The result is the spread of US culture-war tactics across the globe—from the Czech Republic to Qatar, where right-wing Mormon activist and WCF cofounder Richard Wilkins has found enough common cause with Muslim fundamentalists to build the Doha International Institute for Family Studies and Development.

Wilkins joked to Butler that the coalition was “a very loose one of many good friends who are convinced I am going to burn in hell.” But the jocularity of his admission also seems to indicate how willing many coalition members are to set aside differences in belief that they see as heretical or false teaching to make common cause.

The WCF is not alone in seeing the potential in this kind of alliance. Peter Kreeft, right wing convert to Catholicism and professor of philosophy at Boston College, argues in his 1996 book Ecumenical Jihad: Ecumenism and the Culture War, that religious culture warriors must recongnize a substantial shift in alliances, between former enemies like Muslims, and former friends like Humanists.

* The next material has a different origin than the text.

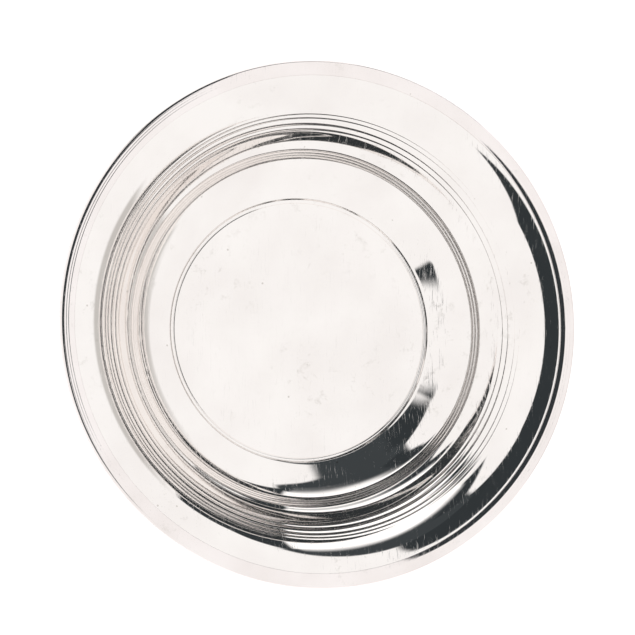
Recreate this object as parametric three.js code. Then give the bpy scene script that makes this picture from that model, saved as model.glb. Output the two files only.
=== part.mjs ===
// Wide-rimmed silver paten: a spun sheet dish, a reeded wire border soldered round
// its edge, and a low collet foot soldered under its flat middle.
// Millimetres, +Z up. The origin is the centre of the circle that the foot rests on.
import * as THREE from 'three';

// Driving dimensions
const DIAMETER = 254;
const HEIGHT = 48; // resting plane to the crest of the border
const GAUGE = 0.9; // thickness of the spun sheet
const SOLDER_GAP = 0.3; // clearance left for each soldered seam
const SEGMENTS = 64; // facets round the axis

// Foot ring
const FOOT_HEIGHT = 3.0;
const FOOT_NECK_R = 62.0; // inside of the neck, under the dish's seat step
const FOOT_WALL = 2.2;
const FOOT_SPREAD = 1.8; // how far the base stands out past the neck
const FOOT_LANDING = 3.2; // width of the base, with the flat that rests on the table
const FOOT_BEAD = 1.1; // height of the upright edge round the base
const FOOT_WAIST_Z = 2.0; // where the flare meets the neck
const FOOT_EASE = 0.4; // chamfers and the slight taper of the neck

// Upper face of the dish: where each turned zone ends, as radius and height
const FLOOR_R = 62.2;
const FLOOR_Z = FOOT_HEIGHT + SOLDER_GAP + GAUGE;
const SEAT = { r: 64.6, z: FLOOR_Z + 1.1 };
const WELL = { r: 83.6, z: 17.9 };
const LOWER_REEDS = { r: 87.2, z: 23.0 };
const BAND = { r: 91.6, z: 26.2 };
const UPPER_REEDS = { r: 96.2, z: 30.8 };
const STEPS = { r: 103.4, z: 38.0 };
const FLANGE = { r: 119.4, z: 47.0 };
const LIP_R = 125.8; // edge of the sheet, inside the border's hook

// Slopes of the swept walls, in degrees from level
const WELL_SLOPES = [36, 47];
const FLANGE_SLOPES = [46, 8];

// Mouldings
const REED_COUNT = 3;
const REED_BULGE = 0.35; // how far each reed stands out of the wall
const REED_FACETS = 3; // flats in each reed's half-round
const STEP_COUNT = 4;
const STEP_TREAD = 0.7; // share of each step that is tread, the rest is riser
const STEP_RISER = 0.6; // share of each step's height taken by its riser

// Border
const BORDER_INNER_R = 119.9;
const BORDER_REEDS = 3;
const BORDER_REED_FACETS = 2;
const BORDER_REED_DROP = 0.1; // how far the grooves between its reeds lie below its crest
const BORDER_HOOK = 0.9; // how far the border reaches below the sheet's edge
const BORDER_FILLET = { width: 2.1, edge: 0.15 }; // rise from its thin inner edge to the reeds
const BORDER_BROW = 1.0; // width left outside the last reed for the rounded edge
const BORDER_EASE = 0.4; // chamfers of its lower edge

const slope = (degrees) => Math.tan(THREE.MathUtils.degToRad(degrees));

// A smooth wall from one zone's end to the next, leaving and arriving at given slopes.
function sweptWall(start, end, slopes, pieces) {
  const run = end.r - start.r;
  const leave = slope(slopes[0]) * run;
  const arrive = slope(slopes[1]) * run;
  const points = [];
  for (let i = 1; i <= pieces; i += 1) {
    const t = i / pieces;
    const startShare = (1 + 2 * t) * (1 - t) ** 2;
    const endShare = t * t * (3 - 2 * t);
    const bend = t * (1 - t) ** 2 * leave - t * t * (1 - t) * arrive;
    points.push({ r: start.r + run * t, z: start.z * startShare + end.z * endShare + bend });
  }
  return points;
}

// Half-round reeds standing side by side along the straight line between two points.
function reededWall(start, end, count, bulge, facets) {
  const length = Math.hypot(end.r - start.r, end.z - start.z);
  const outward = { r: -(end.z - start.z) / length, z: (end.r - start.r) / length };
  const points = [];
  for (let i = 1; i <= count * facets; i += 1) {
    const t = i / (count * facets);
    const rise = bulge * Math.abs(Math.sin(Math.PI * t * count));
    points.push({
      r: start.r + (end.r - start.r) * t + outward.r * rise,
      z: start.z + (end.z - start.z) * t + outward.z * rise,
    });
  }
  return points;
}

// Shallow turned steps, each a gentle tread followed by a steeper riser.
function steppedWall(start, end, count) {
  const run = (end.r - start.r) / count;
  const climb = (end.z - start.z) / count;
  const points = [];
  for (let i = 0; i < count; i += 1) {
    const foot = { r: start.r + run * i, z: start.z + climb * i };
    points.push({ r: foot.r + run * STEP_TREAD, z: foot.z + climb * (1 - STEP_RISER) });
    points.push({ r: foot.r + run, z: foot.z + climb });
  }
  return points;
}

const FLOOR_EDGE = { r: FLOOR_R, z: FLOOR_Z };
const LIP = { r: LIP_R, z: FLANGE.z };

// Upper face of the sheet, from the axis out to the lip.
function upperFace() {
  return [
    { r: 0, z: FLOOR_Z },
    FLOOR_EDGE,
    SEAT,
    ...sweptWall(SEAT, WELL, WELL_SLOPES, 6),
    ...reededWall(WELL, LOWER_REEDS, REED_COUNT, REED_BULGE, REED_FACETS),
    BAND,
    ...reededWall(BAND, UPPER_REEDS, REED_COUNT, REED_BULGE, REED_FACETS),
    ...steppedWall(UPPER_REEDS, STEPS, STEP_COUNT),
    ...sweptWall(STEPS, FLANGE, FLANGE_SLOPES, 6),
    LIP,
  ];
}

// Under face of the sheet: the same path without its mouldings, one gauge below it.
function underFace() {
  const path = [
    { r: 0, z: FLOOR_Z },
    FLOOR_EDGE,
    SEAT,
    ...sweptWall(SEAT, WELL, WELL_SLOPES, 3),
    BAND,
    STEPS,
    ...sweptWall(STEPS, FLANGE, FLANGE_SLOPES, 4),
    LIP,
  ];
  const last = path.length - 1;
  const offset = path.map((point, i) => {
    const before = path[Math.max(i - 1, 0)];
    const after = path[Math.min(i + 1, last)];
    const length = Math.hypot(after.r - before.r, after.z - before.z);
    const outward = i === 0 ? 0 : (after.z - before.z) / length;
    const down = i === 0 ? 1 : (after.r - before.r) / length;
    return { r: point.r + outward * GAUGE, z: point.z - down * GAUGE };
  });
  return offset;
}

// A body turned about the axis from a section listed with its material on the left.
// A ring's section closes on itself, and a dish's starts and ends on the axis.
function turned(name, section, material) {
  const outline = section.map((point) => new THREE.Vector2(point.r, point.z));
  if (section[0].r > 0) {
    outline.push(outline[0].clone());
  }
  const geometry = new THREE.LatheGeometry(outline, SEGMENTS);
  geometry.rotateX(Math.PI / 2);
  const mesh = new THREE.Mesh(geometry, material);
  mesh.name = name;
  return mesh;
}

function silver(color, roughness) {
  return new THREE.MeshStandardMaterial({ color, roughness, metalness: 1 });
}

function dishBody() {
  const section = [...underFace(), ...upperFace().reverse()];
  return turned('dish_body', section, silver(0xe9e6e2, 0.08));
}

// The border sits on the lip and hooks down over the sheet's edge.
function rimBorder() {
  const radius = DIAMETER / 2;
  const seatZ = LIP.z + SOLDER_GAP;
  const hookR = LIP_R + SOLDER_GAP;
  const bottom = LIP.z - GAUGE - BORDER_HOOK;
  const grooveZ = HEIGHT - BORDER_REED_DROP;
  const shoulder = { r: BORDER_INNER_R + BORDER_FILLET.width, z: grooveZ };
  const brow = { r: radius - BORDER_BROW, z: grooveZ };
  const reeds = reededWall(shoulder, brow, BORDER_REEDS, BORDER_REED_DROP, BORDER_REED_FACETS);
  const section = [
    { r: hookR, z: bottom + BORDER_EASE },
    { r: radius - BORDER_EASE, z: bottom },
    { r: radius, z: bottom + BORDER_EASE },
    { r: radius, z: grooveZ - BORDER_BROW },
    ...reeds.reverse(),
    shoulder,
    { r: BORDER_INNER_R, z: seatZ + BORDER_FILLET.edge },
    { r: BORDER_INNER_R, z: seatZ },
    { r: hookR, z: seatZ },
  ];
  return turned('rim_border', section, silver(0xe6e1de, 0.12));
}

// The foot's wall flares from a neck under the seat step to a flat landing.
function footRing() {
  const neckOuter = FOOT_NECK_R + FOOT_WALL;
  const outer = neckOuter + FOOT_SPREAD;
  const section = [
    { r: outer - FOOT_LANDING, z: 0 },
    { r: outer - FOOT_EASE, z: 0 },
    { r: outer, z: FOOT_EASE },
    { r: outer, z: FOOT_BEAD },
    { r: neckOuter + FOOT_EASE, z: FOOT_WAIST_Z },
    { r: neckOuter, z: FOOT_HEIGHT },
    { r: FOOT_NECK_R, z: FOOT_HEIGHT },
    { r: FOOT_NECK_R + FOOT_EASE, z: FOOT_BEAD },
  ];
  return turned('foot_ring', section, silver(0xdedbd7, 0.18));
}

const paten = new THREE.Group();
paten.add(dishBody(), rimBorder(), footRing());

export default paten;
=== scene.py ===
"""Wide-rimmed silver paten lying on a white table in a white studio.

The dish, its reeded border and its foot ring are each turned from a section, as a spinner
and a wire drawer would leave them, and each replaces the plain CAD solid of the same name.
Sections are worked out in millimetres as (radius, height) and built in metres.
"""

import math

import bpy
from mathutils import Matrix, Vector


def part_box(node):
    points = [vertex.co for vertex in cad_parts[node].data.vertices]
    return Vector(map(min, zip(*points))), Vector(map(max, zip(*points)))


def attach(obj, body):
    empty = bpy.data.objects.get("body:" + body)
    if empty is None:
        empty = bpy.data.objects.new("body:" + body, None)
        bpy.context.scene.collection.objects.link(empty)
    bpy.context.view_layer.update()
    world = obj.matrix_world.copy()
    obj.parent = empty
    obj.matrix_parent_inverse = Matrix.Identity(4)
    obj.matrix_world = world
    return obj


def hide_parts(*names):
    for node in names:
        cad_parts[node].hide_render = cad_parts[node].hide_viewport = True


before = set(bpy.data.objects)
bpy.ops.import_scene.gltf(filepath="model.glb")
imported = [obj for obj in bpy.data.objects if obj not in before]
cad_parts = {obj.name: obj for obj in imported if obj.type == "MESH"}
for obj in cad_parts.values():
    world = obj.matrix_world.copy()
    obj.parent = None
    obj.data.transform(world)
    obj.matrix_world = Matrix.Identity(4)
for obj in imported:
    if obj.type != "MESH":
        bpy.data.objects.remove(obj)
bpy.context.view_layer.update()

MM = 0.001
TURN_STEPS = 256  # facets round the axis
MERGE_GAP = 0.001 * MM

# ---------------------------------------------------------------- sizes from the frame
dish_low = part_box("dish_body")[0]
border_low, border_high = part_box("rim_border")
foot_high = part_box("foot_ring")[1]

RIM_R = border_high.x / MM
RIM_Z = border_high.z / MM
BORDER_BOTTOM = border_low.z / MM
FOOT_R = foot_high.x / MM
FOOT_TOP = foot_high.z / MM
GAUGE = 0.9  # thickness of the spun sheet
FLOOR_Z = dish_low.z / MM + GAUGE

# Upper face of the dish: the radii where its turned zones end, and the heights that fix them
FLOOR_R = 62.2
SEAT = (64.6, FLOOR_Z + 1.1)
SEAT_GROOVE = 0.28  # depth of the turned line round the flat middle
WELL_R = 83.6
REEDS = (87.2, 21.8)
COVE_R = 95.3
STEPS = (103.4, 38.0)
FLANGE = (119.4, 47.0)
LIP_R = 125.6

# Slopes in degrees from level. The well and the cove have theirs at shares of their width,
# and the flange one where it starts and one where it ends
WELL_SLOPES = ((0.0, 32), (0.06, 26.4), (0.42, 26.2), (0.7, 33), (0.88, 37.5), (1.0, 47))
COVE_SLOPES = ((0.0, 38), (0.12, 35), (0.35, 42), (0.5, 48), (0.8, 50), (1.0, 45))
FLANGE_SLOPES = (46, 8)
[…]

While the idea of Muslim-Christian alliance seems particularly far-fetched at the end of this summer, Kreeft’s larger point has resonated with a number of religious leaders. Echoing Pope John Paul II’s prediction that third millennium could be marked by a unified Christianity, Kreeft predicted: “The age of religious wars is ending; the age of religious war is beginning: A war of all religions against none.”

Ultimately, the WCF doesn’t draw the numbers of other global alliances like the World Social Forum. In 2007, for example, the WCF drew only 3,000 or so attendees; but among them were top members of the far-right government of Poland, a country that the WCF considers at the vanguard of the ecumenical culture war for its vicious repression of gay and reproductive rights. What the WCF does continue to do very successfully is serve as an assembly point for a number of highly connected religious right actors who mingle with leaders from Africa, Eastern Europe, and Latin America to further an American-born agenda.

So while many of Beck’s beliefs may be anathema to the evangelicals he’s courting, and his nationalism is perhaps as important to some critics as theological considerations, commentators would do well to take into account the continued success of the WCF, which shows that interfaith and intrafaith differences are far from insurmountable.